From 2004 to 2005, he was the saucier at the Spiced Pear here in Newport. Allaire met Tucker Harris in 2005 and worked for him for about six months. Allaire was Executive Chef at L'Epicurio at the Hotel Providence from 2006 to mid-2007, then Executive Chef at Alba Restaurant in Quincy, MA, from May 2008 to February 2009. He has been back at Tucker's for a year-and-a-half now.

Allaire said he enjoys being on Broadway in Newport because the locals are loyal throughout the year and the nearby inns consistently send their vacationers to dine at Tucker's. He admits this keeps him on his toes, noting that he doesn't want to lose his locals, nor does he want the inn-keepers to ever regret sending their guests.

Allaire describes Tucker as being "gregarious, comfortable with himself; honest and genuine; not fussy at all," which is so evident sitting in this space that is awash with whimsy. The visual substance and texture of the decor is so appropriate for this place. And like the menu, it is elaborate, yet pleasing.

His menu doesn't change very often because Allaire is so meticulous with his details. In fact, he confessed it takes him weeks to perfect each item. His flavors are earthy and the plating style is organic. Allaire himself is not fussy, and while he strives for precision, his food is artful and natural.

Chef Allaire has shared one of his summer recipes with Patch, so now you too can test your culinary skills, at home.

Seared Sea Scallops with Basil-Grapefruit Tabbouleh, Tomato-Avocado Oil Vinaigrette and Roasted Seaweed

8 sea scallops

1 cup bulgar wheat

1 1/4 cups boiling water

1/4 cup basil leaves, blanched and cooled in ice water

1 ruby red grapefruit, segmented and juice reserved

salt

2 ripe tomatoes, diced

4 tablespoons extra virgin olive oil

2 cloves garlic, thinly sliced

1 tablespoon avocado oil*

1 tablespoon butter

1 tablespoon lemon juice

3 sheets roasted seaweed (optional)

Heat sliced garlic in 1 tablespoon of olive oil until lightly golden, then add chopped tomatoes and a pinch of salt and cook gently for 5 minutes. Push through a fine-mesh strainer. Adjust seasoning and whisk in avocado oil. Set aside.

Put bulgar wheat on a sheet pan and pour in boiling water. Cover tightly with foil and let sit for 10 minutes.

Purée basil leaves with 3 tablespoons of olive oil until smooth. Add to cooked bulgar wheat with the grapefruit juice and segments. Add salt to taste.

Season scallops with salt on both sides and pat dry with a paper towel. Heat canola oil in sauté pan until almost smoking, then brown scallops on top and bottom. Add 1 tablespoon of butter and 1 tablespoon of lemon juice, baste for 30 seconds, then pat dry again with paper towel.

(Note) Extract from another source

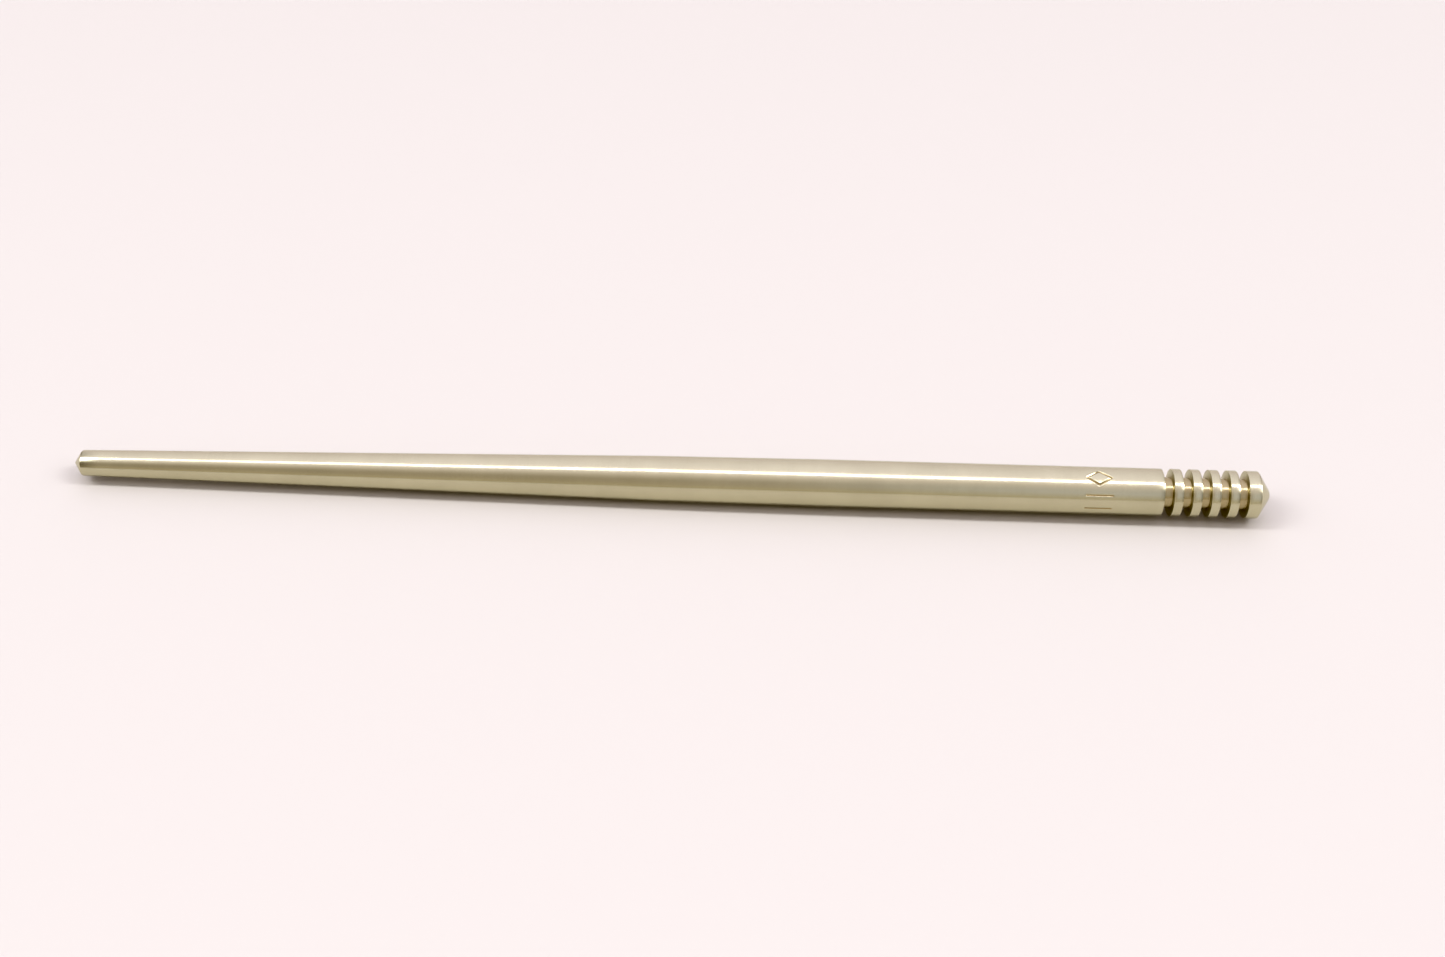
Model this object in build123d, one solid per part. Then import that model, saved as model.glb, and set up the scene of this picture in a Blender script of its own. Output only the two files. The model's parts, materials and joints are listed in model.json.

Assemble four plates with tabbouleh, placing two scallops on each. Spoon vinaigrette around and top each scallop with pieces of roasted seaweed.

*Avocado Oil is available at A Market  (Harvest Natural Foods) on Bellevue Avenue.

Tucker's Bistro is located at 150 Broadway in Newport. They do take reservations (401-846-3449) and walk-ins are welcome. They are open daily, starting at 6 p.m. Appetizer prices range from $7.95 to $15.95. Entrée prices range from $20.95 to $29.95.